Otorgando la razón a Dyango
Tenemos el erróneo concepto de una relación como algo inmutable, patológicamente estable y aberrantemente panteístico; cuando en realidad es termodinámicamente inestable, una máquina que nos devora y regala, y a la que hay que estar continuamente alimentando. Un constante nacer y morir, olvidar para aprender todo lo que la persona que tienes a tu lado es.
Nacer de sentimientos que ni nuevos ni viejos, sino todo lo contrario son; morir de aquello que nos estorba en el camino, olvidar para volver a recorrer ese camino de dulce aprendizaje una y otra vez. “Pensaba que te quería infinito, pero hoy he aprendido a hacerlo un poco más”, digo mientras rezo por no perder nunca la capacidad de asombro ni esos hipnotizantes ojos.
Quizás en demasía luchamos por atraer, obtener, ganar un trofeo que no es tal; nacemos con un instinto que ciega nuestros sentidos y nos mueve a realizar tareas que ninguna máquina haría por muy loca que estuviera. ¿Y entonces qué? Perpetuar la llama, vivir de las ascuas o simplemente apagarlas con un buen jarro de agua fría. Tanto en el amor como en la guerra, se sabe cuando empieza, pero nunca cuando termina.

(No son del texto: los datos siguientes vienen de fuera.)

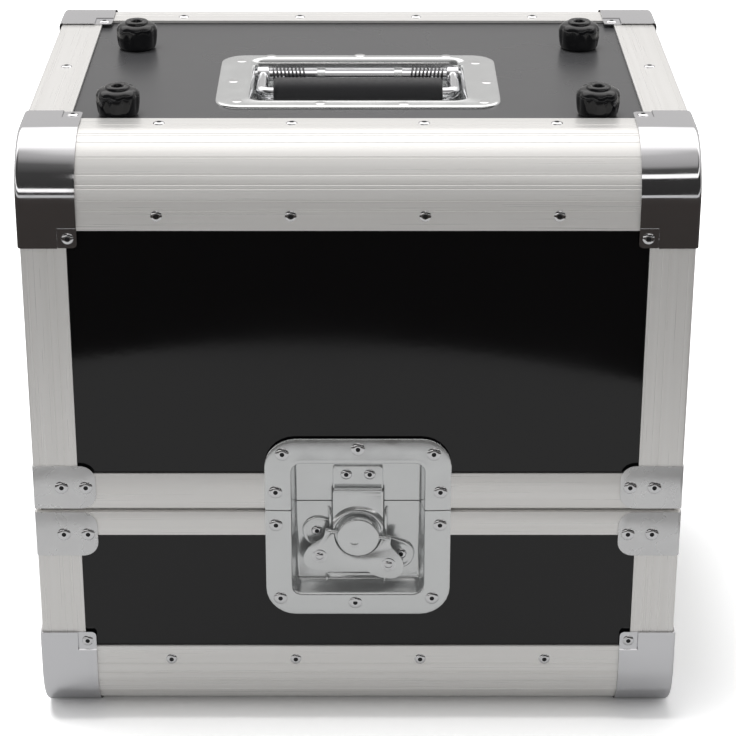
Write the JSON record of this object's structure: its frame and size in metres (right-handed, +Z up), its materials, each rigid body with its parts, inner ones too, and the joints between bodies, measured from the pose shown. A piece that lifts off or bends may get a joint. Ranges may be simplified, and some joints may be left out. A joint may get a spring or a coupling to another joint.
{
  "type": "record carrying case",
  "caption": "Square carrying case for records: deep hinged section on a shallow one, aluminium edges, bright corner covers, recessed latch, recessed carry handle and rubber feet.",
  "frame": {"origin": "middle of the outline seen from above, on the floor plane under the lower corner covers", "axes": "+X to the right seen from the front, +Y from the latch side to the hinge side, +Z up"},
  "size_m": [0.364, 0.2943, 0.3656],
  "materials": {
    "satin_aluminium": "satin extruded, brushed lengthwise",
    "bright_chrome": "bright plated",
    "zinc_plate": "bright zinc plated steel",
    "black_laminate": "plywood faced with smooth black laminate",
    "black_rubber": "moulded, slightly glossy",
    "grey_foam": "fine open foam"
  },
  "bodies": {
    "base": {"left_hinge_lower_leaf": "zinc_plate", "lower_back_left_brace_corner": "satin_aluminium", "lower_back_left_corner_cover": "bright_chrome", "lower_back_left_upright": "satin_aluminium", "lower_back_right_brace_corner": "satin_aluminium", "lower_back_right_corner_cover": "bright_chrome", "lower_back_right_upright": "satin_aluminium", "lower_back_round_profile": "satin_aluminium", "lower_bottom_panel": "black_laminate", "lower_closure_rim": "satin_aluminium", "lower_foam_pad": "grey_foam", "lower_front_left_brace_corner": "satin_aluminium", "lower_front_left_corner_cover": "bright_chrome", "lower_front_left_upright": "satin_aluminium", "lower_front_right_brace_corner": "satin_aluminium", "lower_front_right_corner_cover": "bright_chrome", "lower_front_right_upright": "satin_aluminium", "lower_front_round_profile": "satin_aluminium", "lower_latch_dish": "zinc_plate", "lower_left_edge_angle": "satin_aluminium", "lower_right_edge_angle": "satin_aluminium", "lower_wall_frame": "black_laminate", "right_hinge_lower_leaf": "zinc_plate"},
    "cover": {"back_left_foot": "black_rubber", "back_right_foot": "black_rubber", "front_left_foot": "black_rubber", "front_right_foot": "black_rubber", "handle_dish": "zinc_plate", "handle_left_spring": "bright_chrome", "handle_right_spring": "bright_chrome", "latch_keeper": "zinc_plate", "left_hinge_upper_leaf": "zinc_plate", "right_hinge_upper_leaf": "zinc_plate", "upper_back_left_brace_corner": "satin_aluminium", "upper_back_left_corner_cover": "bright_chrome", "upper_back_left_upright": "satin_aluminium", "upper_back_right_brace_corner": "satin_aluminium", "upper_back_right_corner_cover": "bright_chrome", "upper_back_right_upright": "satin_aluminium", "upper_back_round_profile": "satin_aluminium", "upper_closure_rim": "satin_aluminium", "upper_foam_pad": "grey_foam", "upper_front_left_brace_corner": "satin_aluminium", "upper_front_left_corner_cover": "bright_chrome", "upper_front_left_upright": "satin_aluminium", "upper_front_right_brace_corner": "satin_aluminium", "upper_front_right_corner_cover": "bright_chrome", "upper_front_right_upright": "satin_aluminium", "upper_front_round_profile": "satin_aluminium", "upper_latch_dish": "zinc_plate", "upper_left_edge_angle": "satin_aluminium", "upper_right_edge_angle": "satin_aluminium", "upper_top_panel": "black_laminate", "upper_wall_frame": "black_laminate"},
    "handle": {"handle_bail": "bright_chrome", "handle_grip": "black_rubber"},
    "hub": {"latch_hub": "zinc_plate"},
    "wing": {"latch_wing": "zinc_plate"},
    "draw": {"latch_draw_plate": "zinc_plate"}
  },
  "joints": [
    {"name": "cover_hinge", "type": "hinge", "parent": "base", "child": "cover", "pos_m": [0, 0.1436, 0.1365], "axis": [-1, 0, 0], "range_deg": [0, 105]},
    {"name": "carry_handle", "type": "hinge", "parent": "cover", "child": "handle", "pos_m": [0, 0.0063, 0.3423], "axis": [-1, 0, 0], "range_deg": [0, 90], "stiffness_Nm_per_rad": 0.15},
    {"name": "latch_turn", "type": "hinge", "parent": "base", "child": "hub", "pos_m": [0, -0.1405, 0.1182], "axis": [0, 1, 0], "range_deg": [0, 180]},
    {"name": "wing_fold", "type": "hinge", "parent": "hub", "child": "wing", "pos_m": [0, -0.1405, 0.1182], "axis": [-0.9903, 0, 0.1392], "range_deg": [0, 90]},
    {"name": "latch_draw", "type": "slide", "parent": "base", "child": "draw", "axis": [0, 0, 1], "range_m": [0, 0.009]}
  ],
  "couplings": [
    {"joint": "latch_draw", "follows": "latch_turn", "m_per_rad": 0.002864}
  ]
}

Una buena historia puede arruinarse con un mal final. A modo de contrarrecíproco, un buen epílogo enaltece las frustraciones. Acabar con dignidad, finalizar con un buen sabor de boca; como debía yo terminar este artículo, citando a una mente lúcida. Mas le otorgo la razón a Dyango, a modo de irreverencia: “Es mejor querer y después perder, que nunca haber querido”.